If you missed our master bedroom reveal with the beautiful DIY wainscoting, you can see it here (click here to see the Master Bedroom reveal).

We were finding the wall behind our headboard in need of a little something so we were brainstorming some options to give that wall a little pow and we considered: shiplap, wallpaper, a stencil treatment, and we landed on wainscoting and we are oh so happy that we went with this option! I simply love the look of wainscoting and believe it or not, but this simple DIY project only took a day to complete and came in under $100! The final result added a whole lot of elegance and a new ledge for decor - what's not to love?!

This job was quite simple and i'll start running through it. Depending on how big your wall is (or walls are) will change how much product you need, but I will tell how what we used for our wall.

Material Used:

- Casing: 9 - 8 Foot x 3.5"

- Crown Moulding: 10 Feet

- White Dap: 1 Tube

- White wood fill: 1 Tube

- Brad Nails: 1.5"

- Kilz Primer

- Paint (whatever colour/sheen your baseboard and window trim is)

To start, we first figured out the height that we wanted the top rail and shelf to be. We chose to follow the 1/3, 2/3's rule and set out to have our wainscoting reach 2/3's of the way up the wall, therefore, we made ours 64" high. We nailed on the horizontal top rail using a 4 foot level to make sure it wasn't crooked!

Next, we decided how many 'panels' we wanted and since our wall was about 10 feet long we decided that 6 panels would be best. So we took our measurement which was 123" and divided by 5. I know this seams like I just messed up my math but to get my proper widths for 6 panels, I needed to account for 5 stiles (the vertical parts on the wall). This gave us 24.5" on centre measurement for the 5 stiles. When nailing on the stiles, we opted to rest them on top of the existing baseboard. You could do a horizontal bottom rail and nail the stiles between the bottom and top horizontal rails, but for us, we wanted to keep our wide baseboards that we already had. After the stiles were on, I used the same flat moulding that we used for the stiles to create a shelf on the top. I made the shelf by nailing it on edge (parallel with the floor) to the top of the top horizontal rail. At this point, it would be a loose, flimsy shelf but that was okay as the crown moulding creates a strong 45° brace.

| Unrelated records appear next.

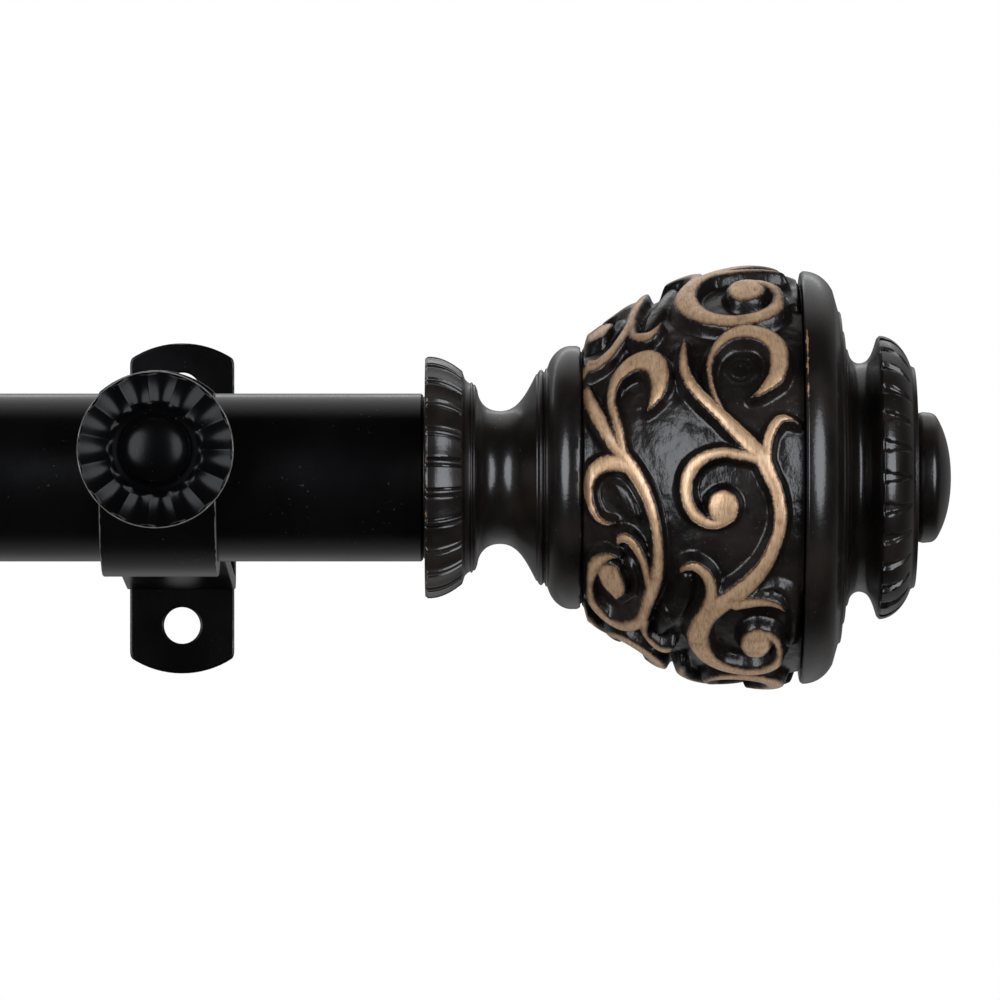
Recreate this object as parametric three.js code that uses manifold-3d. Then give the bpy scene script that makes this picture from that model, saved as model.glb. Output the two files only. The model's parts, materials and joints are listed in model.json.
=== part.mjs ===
// Curtain rod with brackets: a telescoping steel rod with a turned finial screwed into each end,
// carried by two strip-steel wall brackets, each with a knob that clamps the rod.
// Millimetres. +X runs along the rod, +Y goes into the wall and +Z is up. The wall is the plane
// y = 0, and the origin lies on it, level with the rod's axis and midway between the brackets.
import * as THREE from "three";
import { mergeVertices } from "three/addons/utils/BufferGeometryUtils.js";
import Module from "manifold-3d";

const wasm = await Module();
wasm.setup();

// ---- Driving dimensions ----

const GAP = 0.3; // left between pieces that touch
const ROD_REACH = 89; // wall to rod axis
const ROD_SPAN = 711; // collar face to collar face, with the rod closed up
const BRACKET_INSET = 40; // collar face to bracket centre

// The rod: a 1 in outer tube and a 7/8 in inner tube.
const OUTER_TUBE = { outside: 12.7, bore: 11.9 };
const INNER_TUBE = { outside: 11.1, bore: 10.3, length: 650, stub: 20 };
const TUBE_SIDES = 40;
const LINER = { outside: 11.65, bore: 11.3, depth: 20, lip: 1.5, lipRadius: 12.6 };
const GLIDE = { outside: 11.7, spigot: 10, lip: 4, depth: 8 };
const PLUG = { length: 12, innerRadius: 4.8 };
const INSERT = { outside: 4.5, bore: 3.05 };
const STUD = { radius: 2.9, inRod: 11.6, inFinial: 13.5 };

// The brackets: 2 mm strip.
const STRIP = 2;
const ARM_WIDTH = 17.5;
const PLATE = { width: 16.8, low: -31.4, high: 21.9, arch: 2.6 };
const SCREW_HOLE = { radius: 3.1, low: -23.65, high: 14.2 };
const FLANGE_TOP = 3;
const ARM_ROOT = -17; // height of the arm's middle line where it leaves the flange
const SADDLE = { bore: 13, start: -135, crestRun: 1.58 };
const TAB = { top: 16, arch: 3.4 };
const BEND_SETBACK = { flange: 2.2, crest: 1.05 };
const RIVET = { shank: 1.4, head: 3.1, headHeight: 1.5, sink: 2.7, heights: [-10.5, -1.5] };

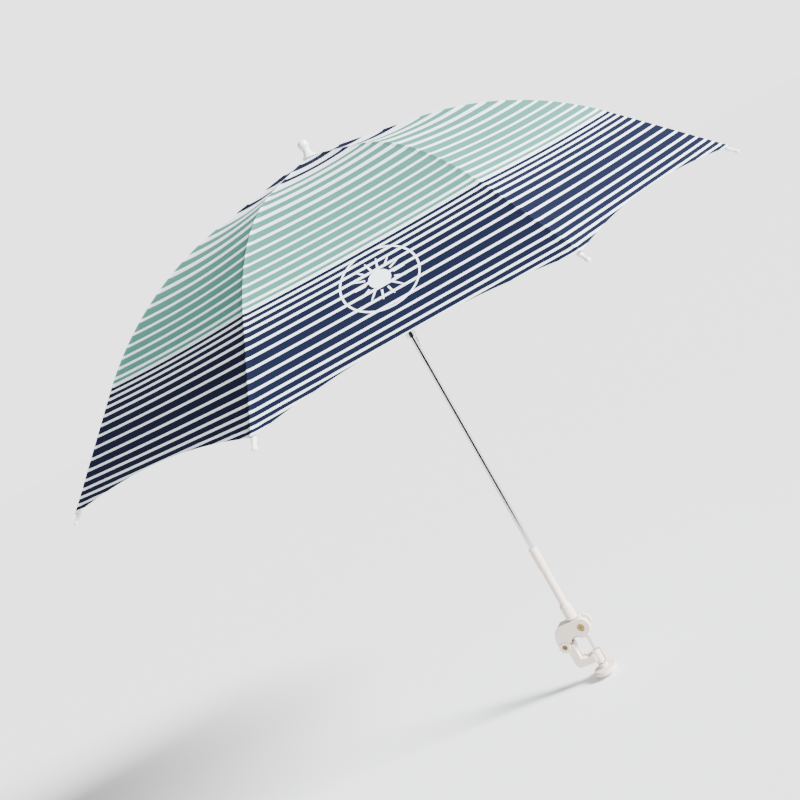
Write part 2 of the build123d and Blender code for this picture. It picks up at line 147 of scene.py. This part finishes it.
class UmbrellaClothSettings(bpy.types.PropertyGroup):
    """How the panels are cut, sewn and hemmed."""

    thickness: length("Thickness", 0.0005, "Thickness of the woven cloth")
    lift: length("Lift", 0.0014, "Height of the cloth above the seam line, clear of the rib fittings")
    sag: length("Sag", 0.004, "How far the middle of a panel sinks between two ribs")
    scoop: length("Hem scoop", 0.021, "How far the hem curves in between two ribs")
    hem_width: length("Hem width", 0.007, "Width of the folded and stitched hem")
    hem_rise: length("Hem rise", 0.00045, "How far the folded hem stands above the cloth")
    seam_width: length("Seam width", 0.0032, "Half width of the sewn seam over a rib")
    seam_rise: length("Seam rise", 0.0007, "How far the sewn seam stands above the cloth")
    pucker: length("Pucker", 0.00035, "Height of the small gathers beside a seam")
    pucker_pitch: length("Pucker pitch", 0.019, "Distance between two gathers")


class UmbrellaPrintSettings(bpy.types.PropertyGroup):
    """Colours and spacing of the printed stripes."""

    navy: paint("Navy", (0.0066, 0.0090, 0.0270), "Dark stripes near the hem and the crown")
    edge: paint("Edge line", (0.004, 0.007, 0.024), "The darker line that starts the navy band")
    mint: paint("Mint", (0.064, 0.208, 0.168), "Stripes of the wide middle band")
    white: paint("White", (0.820, 0.890, 0.950), "Ground colour of the cloth")
    gap: length("White gap", 0.0034, "White between two navy stripes")
    motif_run: length("Motif run", 0.466, "Distance of the sun motif from the crown")
    motif_size: length("Motif size", 0.046, "Radius of the sun motif over its rays")
    motif_rays: bpy.props.IntProperty(name="Motif rays", default=14, min=6, max=32,
                                      description="Number of rays round the sun motif")


class UmbrellaFinishSettings(bpy.types.PropertyGroup):
    """Colours of the mouldings and metal parts."""

    moulding: paint("Moulding", (0.80, 0.69, 0.60), "Warm white of the handle and clamp")
    gloss: paint("Gloss white", (0.93, 0.93, 0.94), "Cool white of the finial and tip caps")
    rod: paint("Rib rod", (0.80, 0.80, 0.77), "Glass-fibre ribs")
    plated: paint("Plated steel", (0.66, 0.67, 0.69), "Shaft and runner")
    pressed: paint("Pressed metal", (0.62, 0.63, 0.64), "Stretchers and joiners")
    dark_brass: paint("Dark brass", (0.17, 0.125, 0.055), "Hinge screw")
    brass: paint("Brass", (0.36, 0.24, 0.08), "Tilt nut")
    rubber: paint("Rubber", (0.030, 0.030, 0.032), "Liner of the upper jaw")


class UmbrellaStageSettings(bpy.types.PropertyGroup):
    """Floor, lights and camera."""

    floor: paint("Floor", (0.97, 0.97, 0.97), "Plain pale floor")
    camera_place: bpy.props.FloatVectorProperty(
        name="Camera place", default=(0.6478, -1.5567, 0.6422), unit="LENGTH", precision=5,
        description="Where the camera stands")
    camera_aim: bpy.props.FloatVectorProperty(
        name="Camera aim", default=(0.0820, 0.0111, 0.3629), unit="LENGTH", precision=5,
        description="The point on the camera's axis near the shaft")
    camera_roll: bpy.props.FloatProperty(
        name="Camera roll", default=-math.radians(29.2), subtype="ANGLE",
        description="Turn of the camera about its own axis")
    camera_lens: share("Lens", 54.48, "Focal length in millimetres on a 36 mm sensor")
    camera_shift: share("Shift", -0.1375, "Sideways shift of the view, in sensor widths")
    key_strength: share("Key strength", 17.0, "Strength of the soft key light")
    key_azimuth: bpy.props.FloatProperty(name="Key azimuth", default=math.radians(-5), subtype="ANGLE",
                                         description="Direction of the key light, from +X towards +Y")
    key_height: bpy.props.FloatProperty(name="Key height", default=math.radians(26), subtype="ANGLE",
                                        description="Height of the key light over the floor")
    key_spread: bpy.props.FloatProperty(name="Key spread", default=math.radians(16), subtype="ANGLE",
                                        description="Angle that the key light spans, which softens shadows")
    ambient: share("Ambient", 0.6, "Brightness of the surroundings as they light the object")
    backdrop: share("Backdrop", 2.88, "Brightness of the surroundings behind the object")


# ---- surfaces ----
def meridian(run):
    """The seam line: for each run from the crown, its distance from the shaft axis, its
    height over the crown and its slope. It is a straight line, then an arc that turns
    from the crown's slope to the rim's slope, then a straight line again."""
    on_crown = np.minimum(run, CROWN_RUN)
    on_bend = np.clip(run - CROWN_RUN, 0, BEND_RUN)
    on_rim = np.maximum(run - CROWN_RUN - BEND_RUN, 0)
    slope = CROWN_SLOPE + on_bend / BEND_RADIUS
    reach = (on_crown * math.cos(CROWN_SLOPE)
             + BEND_RADIUS * (np.sin(slope) - math.sin(CROWN_SLOPE))
             + on_rim * math.cos(RIM_SLOPE))
    height = (-on_crown * math.sin(CROWN_SLOPE)
              + BEND_RADIUS * (np.cos(slope) - math.cos(CROWN_SLOPE))
              - on_rim * math.sin(RIM_SLOPE))
    return reach, height, slope


def ease(low, high, value):
    """Smooth step from 0 at low to 1 at high."""
    t = np.clip((value - low) / (high - low), 0, 1)
    return t * t * (3 - 2 * t)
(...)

Okay, so now we have the horizontal rails and shelf and the vertical stiles in place and now it's time for the hardest part - the crown moulding. If you don't have a chop saw that has the precise pre-set angles on it i would recommend buying a little jig you can use. You can get it here. We used this jig for all the crown moulding in our first house before I got my new chop saw. I won't get into how to do inside and outside cuts or end cuts (some call it a dead end), but i recommend you watch this video to see how.

Once the crown pieces were cut, we used 1" nails to secure it to the top rail that was against the wall the and moulding that was used as top shelf. Be careful not to use nails that are too long when nailing up into the top shelf part as they will stick through and you'll have to pull them out, which is a total pain!

Now, at this point you should be proud. You've just done some impressive DIY work! But before you are done, you'll have to use wood fill to fill the nails and seams - this will make everything look much nicer.

Once your wood fill has dried, get a high-grit (120-grit sandpaper) and sand down really well - any high points will flash with bright baseboard paint. Next, get out your dap and dap around all the edges of the casings. In this time lapse video you can see me doing that before we put on the crown moulding, but as long as you've done it a few hours before you start painting, you'll be good to go!

Now you're in the home stretch! We used a coat of primer to help cover the wall paint that was where the 'panels' would be. Then we applied two coats of the trim paint.

And that's it. Seriously! You've just created a marvelous room feature. The tricky part now is not getting too excited and eager to add wainscoting in more rooms! After all, just because you can do wainscotting now, doesn't mean you should do it in every room.... or does it?!

One last before and after photo. Actually this is a before, middle, and after. Couldn't love how this project turned out any more! And it was simple and incredibly easy to boot. Honestly though, we are thinking our dining room could use some wainscoting now as well, but we would only put in on the bottom one-third of the wall (instead of the two-thirds we used for this master bedroom project) - what do y'all think!?!